Les groupes chiites Amal et Hezbollah ont insisté pour nommer le ministre des Finances. En fait, le Hezbollah a pour la première fois insisté plus que le président de la Chambre Nabih Berri (chef d’Amal) en maintenant une position ferme quant au droit constitutionnel de choisir ce représentant chiite au conseil des ministres. Le ministre des Finances a le pouvoir d’approuver et de débloquer le budget de tout projet du conseil des ministres ou le paiement à toute institution officielle. La position ferme des chiites a suivi la désignation, par les USA, des deux alliés chiites de deux ministres dans leur liste des personnes sanctionnées, et la sourde oreille démontrée à leur endroit par le premier ministre Adib comme le suggéraient ses conseillers anti-Hezbollah et le « Club des anciens premiers ministres » sunnites.

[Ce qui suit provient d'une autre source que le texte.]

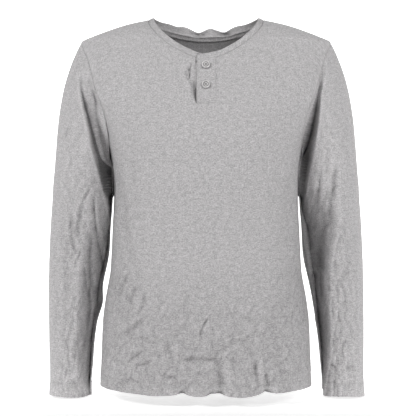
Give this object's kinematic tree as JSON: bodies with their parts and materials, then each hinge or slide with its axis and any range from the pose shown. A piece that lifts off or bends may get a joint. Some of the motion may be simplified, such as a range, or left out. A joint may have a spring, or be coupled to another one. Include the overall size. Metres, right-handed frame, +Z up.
{
  "type": "henley shirt",
  "caption": "Long-sleeved henley shirt of marl jersey, filled out as worn, with a narrow neckband, a buttoned half placket, open hem and open cuffs.",
  "frame": {"origin": "on the wearer's centre plane, midway between the shoulders and level with the middle of the shoulder seams, where the wearer's shoulders hold the shirt up", "axes": "+Z up the wearer, -Y the way the wearer faces, +X towards the wearer's left arm"},
  "size_m": [0.5885, 0.2396, 0.706],
  "materials": {
    "jersey": "soft mid-grey marl cotton jersey, matt",
    "button": "grey moulded polyester, satin"
  },
  "bodies": {
    "root": {"front": "jersey", "back": "jersey", "sleeve_right": "jersey", "sleeve_left": "jersey", "neckband": "jersey", "neck_tape": "jersey", "placket_over": "jersey", "placket_under": "jersey", "button_upper": "button", "button_lower": "button"}
  },
  "joints": []
}
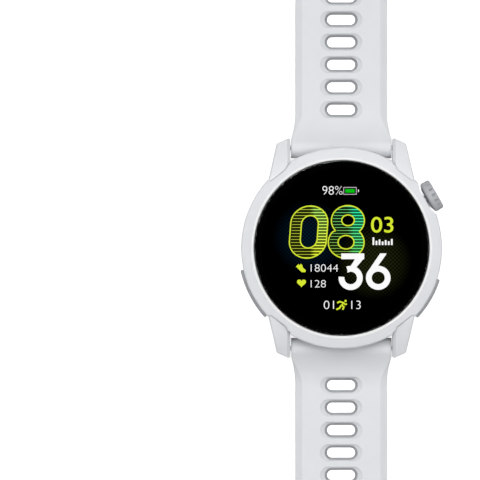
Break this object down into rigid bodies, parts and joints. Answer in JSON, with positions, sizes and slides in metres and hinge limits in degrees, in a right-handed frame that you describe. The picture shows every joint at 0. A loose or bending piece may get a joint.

L’insistance du duo chiite à propos de la nomination du ministre des Finances a également sauvé le président Aoun et le parti chrétien majoritaire. Chaque confession religieuse a le droit d’être consultée quant au choix des futurs membres du conseil des ministres pendant leur sélection par le premier ministre sunnite et ses prédécesseurs. Il convient de mentionner que dans les trois semaines environ qui se sont écoulées entre la désignation et la démission du premier ministre, Adib n’a jamais officiellement présenté la liste de ses ministres au président pour approbation.
Lors de sa dernière conférence de presse, le président français a offert une seconde chance d’une durée de 4 à 6 semaines supplémentaires. Cela coïncide avec l’élection présidentielle américaine du 3 novembre. Toutefois, l’on ne s’attend pas à ce que les résultats des élections aux USA soient connus le jour même, mais quelques semaines plus tard. En outre, le sort des USA reste incertain si Donald Trump n’est pas réélu. Le chroniqueur du New York Times Thomas Friedman s’est dit terrifié par le spectre d’une guerre civile aux USA si Trump ne revient pas à la Maison-Blanche.